A few weeks back, my boss and I were having one of our not-so-regular professional development conversations. For me, these are torturous; akin to watching an episode of Skating with the Stars. I have trouble thinking much past next month, so don’t even try getting me to make a five year plan.

But, there we were, talking about my future. About next steps. As the conversation evolved — with me fighting it every step of the way — my boss suggested I write my obituary.

Yes. My obituary.

After getting over the general skeeviness of it, I realize it actually is an interesting assignment. The point is to get you to think about what you want to be remembered for. Though I haven’t completed the assignment yet, I can assume that it’s an exercise to get those thoughts on paper, which should ultimately help you determine a path for both your career and your life as a whole.

Sounds easy.

Except. Well, who am I and what is it that I want to be remembered for? As I thought about that, everything that came to mind was personal.

Who am I?

A lover of books.

A lover of people.

A lover of dogs.

A lover of good writing.

A lover of travel.

What do I want to be remembered for?

I want to be remembered as a good person.

A good wife.

A good mom.

A scintillating conversationalist.

While these things are all well and good, they offer no insight into a future career. Wups?

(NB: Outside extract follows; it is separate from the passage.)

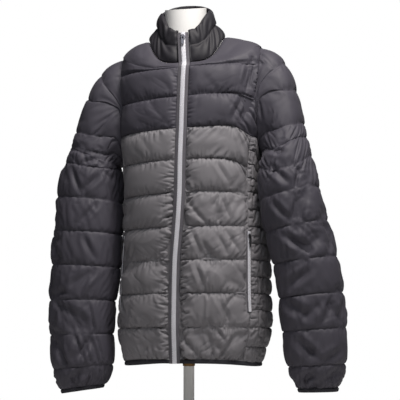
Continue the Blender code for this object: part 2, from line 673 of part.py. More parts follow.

So, after the initial brainstorm, I’ve stalled out. For the past few weeks I’ve avoided the assignment like the plague. I’m sure it’s given my boss just another reason to lose faith in me because I haven’t completed yet another professional development task. It’s been both a contributor and a casualty to that pesky writer’s block.

See, right before I got this assignment, I got all high and mighty on the writing thing. It was about the time work was really starting to tank my self-esteem. I was getting lots of criticism on my writing and was beginning to feel like I’d taken a complete wrong turn by making a career out of it since, clearly, I was awful at it.

To overcome the voices in my head (and my Inbox), I decided I was going to make my personal writing more of a priority. I thought that if I could get back to my own writing, it would make me hate my job — and the writing it requires — less. Heck, it might even make me better at the on-the-job writing.

To get back on the bandwagon, I’d also decided I was going to take my writing offline and start journaling. I was going to use the writing prompts offered by Writer’s Digest and go back to my roots with some good ol’ pen and paper.

It was going to be great.

Until I was told to write my obituary. The empty journal sat on my nightstand for weeks. I felt like I couldn’t start on my personal writing until I accomplished this actual assignment.

(It should be noted that who I am also includes a huge procrastinator and excuse-maker. Because even I know that’s a lame excuse.)

I finally sat down one night a drafted my obit, but instantly hated it. And I haven’t touched it — or the journal — since.

I’m stuck. Not only do I need to finish the assignment, but I also need to get jazzed about writing again. I think about the days when I used to love creative writing. When I had ideas for a book floating in my head. When I could sit down and just write for hours.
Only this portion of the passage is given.